I can't deny I've been in and out of that myself since I was about 10 years old (including skinny phases) and I battle with myself about my self worth solely based upon my body image.

First I'd like to say:

AAAAAAAAAAAAAAHHHHHHHHHHHHHHHHHHHHHHHHHHHHHHHHHHHHHHHHHHHHHHHHHHHHHHHHHHHHHHHHHHHHHHHHH

......I'm sure this is how a lot of you feel on a daily basis.

I do.

Marvellous!  :-)   Now that's out of our system, lets focus on ourselves. Our lovely selves.

We are lovely, we are unique, we are kind, decent people. Other people are not necessarily the same, people as a culture are unkind to those they find different or easy targets. We have to accept this, it's a fact of life. 

I'm not some do-gooder, tt's bloody hard when you get abuse, to not feel shitty about yourself. I recently went on a lovely holiday to Copenhagen and the Danish were disgracefully abusive to me, as it's a generally slim, stylish culture there. It ruined my holiday and destroyed my self esteem - I was scared to walk down the street without hiding behind my lovely boyfriend. So I am very familiar with feeling like a bag of crap because of the general public.

I can't deny this has fuelled my desire to lose weight, but I was losing weight before I went there and I refuse to lose weight under any pressure from anyone. I am me. I set my own goals. If those goals are not met, it's fine, I do not feel bad about myself, that is just life. I get back up and I start again.

What I am trying to say in my own way is that our journeys are based on ourselves and no-one else. Those twattish Danes who abused me can just eff off. I was upset at the time, but they have no influence on me now. I lose weight because I want to now. If I slip up, I just sort myself out and get back on plan when it suits me.

There is no "good" time to lose weight. It's a lifestyle.  SW is a fantastic lifestyle.  Added to that is your own self esteem and you need to love yourself and fuck everyone else who doesn't, quite frankley!!  It has taken me til now to realise that.  

Love you all! TTFN
c
xxxxxxxxxxxxxxxxx

Tuesday, September 24, 2013

Second still quite scary blog!

Well............

I've been a lazy old moo and not watched any "how to" vids or websites which tell me how to bling up my blog.

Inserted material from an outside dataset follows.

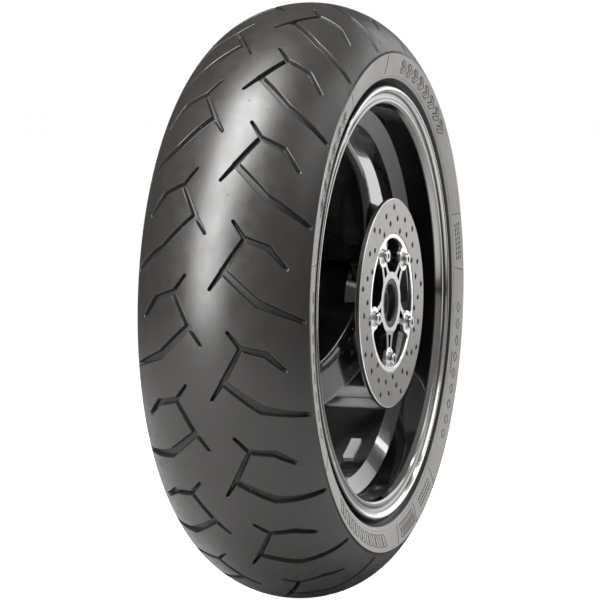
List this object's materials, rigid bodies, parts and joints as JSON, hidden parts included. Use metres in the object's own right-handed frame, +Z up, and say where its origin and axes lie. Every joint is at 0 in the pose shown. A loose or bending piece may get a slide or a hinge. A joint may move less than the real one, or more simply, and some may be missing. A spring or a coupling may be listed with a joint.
{
  "type": "motorcycle rear wheel and tyre",
  "caption": "Wide rear sport motorcycle tyre on a cast three-spoke wheel, with brake disc, sealed bearings, rubber cush drive and chain sprocket.",
  "frame": {"origin": "wheel centre on the axle line, in the tyre's mid-plane", "axes": "+Y along the axle to the bike's left (chain side), +X the way the bike rolls, +Z up"},
  "size_m": [0.63, 0.2081, 0.63],
  "materials": {
    "tread_rubber": "satin rubber",
    "sidewall_rubber": "moulded matte rubber",
    "wire_steel": "drawn wire",
    "black_paint": "gloss",
    "disc_steel": "ground",
    "bolt_steel": "bright plated",
    "seal_rubber": "satin",
    "damper_rubber": "matte",
    "sleeve_metal": "turned",
    "carrier_alloy": "cast",
    "sprocket_steel": "satin",
    "valve_brass": "turned",
    "valve_nickel": "plated",
    "cap_plastic": "moulded",
    "weight_zinc": "pale coating",
    "bearing_steel": "polished",
    "cage_brass": "stamped"
  },
  "bodies": {
    "axle_group": {"spacer_tube": "sleeve_metal", "carrier_sleeve": "sleeve_metal", "outer_collar": "sleeve_metal", "right_bearing_inner_race": "bearing_steel", "left_bearing_inner_race": "bearing_steel", "carrier_bearing_inner_race": "bearing_steel"},
    "wheel": {"tread": "tread_rubber", "steel_belt": "wire_steel", "casing": "sidewall_rubber", "bead_core_right": "wire_steel", "bead_core_left": "wire_steel", "wheel": "black_paint", "brake_disc": "disc_steel", "disc_bolts": "bolt_steel", "dust_seal": "seal_rubber", "right_bearing_outer_race": "bearing_steel", "right_bearing_shields": "seal_rubber", "left_bearing_outer_race": "bearing_steel", "left_bearing_shields": "seal_rubber", "cush_rubber_1": "damper_rubber", "cush_rubber_2": "damper_rubber", "cush_rubber_3": "damper_rubber", "cush_rubber_4": "damper_rubber", "cush_rubber_5": "damper_rubber", "valve_stem": "valve_brass", "valve_seal": "seal_rubber", "valve_nut": "valve_nickel", "valve_core": "valve_brass", "balance_weights": "weight_zinc"},
    "sprocket_carrier": {"sprocket_carrier": "carrier_alloy", "sprocket": "sprocket_steel", "sprocket_studs": "bolt_steel", "sprocket_nuts": "bolt_steel", "carrier_seal": "seal_rubber", "carrier_bearing_outer_race": "bearing_steel", "carrier_bearing_shields": "seal_rubber"},
    "right_ball_set": {"right_bearing_balls": "bearing_steel", "right_bearing_cage": "cage_brass"},
    "left_ball_set": {"left_bearing_balls": "bearing_steel", "left_bearing_cage": "cage_brass"},
    "carrier_ball_set": {"carrier_bearing_balls": "bearing_steel", "carrier_bearing_cage": "cage_brass"},
    "valve_pin": {"valve_pin": "valve_nickel"},
    "valve_cap": {"valve_cap": "cap_plastic"}
  },
  "joints": [
    {"name": "wheel_spin", "type": "hinge", "parent": "axle_group", "child": "wheel", "pos_m": [0, 0, 0], "axis": [0, 1, 0], "continuous": true},
    {"name": "cush_drive", "type": "hinge", "parent": "wheel", "child": "sprocket_carrier", "pos_m": [0, 0.08, 0], "axis": [0, 1, 0], "range_deg": [-3, 3], "stiffness_Nm_per_rad": 600, "deforming": ["cush_rubber_1", "cush_rubber_2", "cush_rubber_3", "cush_rubber_4", "cush_rubber_5"]},
    {"name": "right_balls_spin", "type": "hinge", "parent": "axle_group", "child": "right_ball_set", "pos_m": [0, -0.0745, 0], "axis": [0, 1, 0], "continuous": true},
    {"name": "left_balls_spin", "type": "hinge", "parent": "axle_group", "child": "left_ball_set", "pos_m": [0, 0.0375, 0], "axis": [0, 1, 0], "continuous": true},
    {"name": "carrier_balls_spin", "type": "hinge", "parent": "axle_group", "child": "carrier_ball_set", "pos_m": [0, 0.0855, 0], "axis": [0, 1, 0], "continuous": true},
    {"name": "valve_pin_push", "type": "slide", "parent": "wheel", "child": "valve_pin", "axis": [-0.4695, 0, -0.8829], "range_m": [0, 0.0012], "stiffness_N_per_m": 1500},
    {"name": "valve_cap_off", "type": "slide", "parent": "wheel", "child": "valve_cap", "axis": [0.4695, 0, 0.8829], "range_m": [0, 0.014]}
  ],
  "couplings": [
    {"joint": "right_balls_spin", "follows": "wheel_spin", "ratio": 0.6017},
    {"joint": "left_balls_spin", "follows": "wheel_spin", "ratio": 0.6017},
    {"joint": "carrier_balls_spin", "follows": "wheel_spin", "ratio": 0.6017}
  ]
}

Naughty me. Note to self: don't make promises you can't keep.

But I'm a dieter aren't I? Don't we occasionally make promises we sometimes don't keep?? If you are like me, then you have made many dieting slimming promises for many many years and failed miserably. But that doesn't make me or you a bad person, it just shows that the best intentions often fall foul of life.

And unfortunately for us gorgeous ladies who could do with losing a few pounds, good food is really rather fabulous and I for one, like eating it, enjoying it, cooking it and surrounding myself with other people who also love it too. So this slimming malarkey is rather a hard one, I'm sure you'll agree.

But not impossible........... and that's where the fabulous Slimming World comes in.

I personally like eating yummy food when I am hungry (not just plain carrot sticks) and having a big fat (not fatty) plate of food in front of me for my main meal so my eyes are full as well as my belly.  Those of you on SW know that this is totally encouraged on SW and we still lose weight doing it!! It's quite frankly Mr Shankley, AMAZING!

Take my SW roasty dinner the other day........ (cue me trying to post a pic in the right place) it was mahoosive, yummily gorgeous and tasty and had everything on I could possible want and I was stuffed afterwards. SW roasties are the best they really are!

OMG that pic insert worked, I nearly fell off my chair.....Bazinga! (I am a bit of a nerd, so any nerds among you will get that)

Tonight's delights which await me as I type this (can you feel my typing getting more frantic?) are chilli con carne, couscous and SW wedges. I shall take a pic (hopefully sans pre-scoff dribble) and include it in my next blog.

Loving writing at the moment, I do hope this continues. I am ever inspired by current amazing SW bloggers and do hope you enjoy reading mine as it evolves.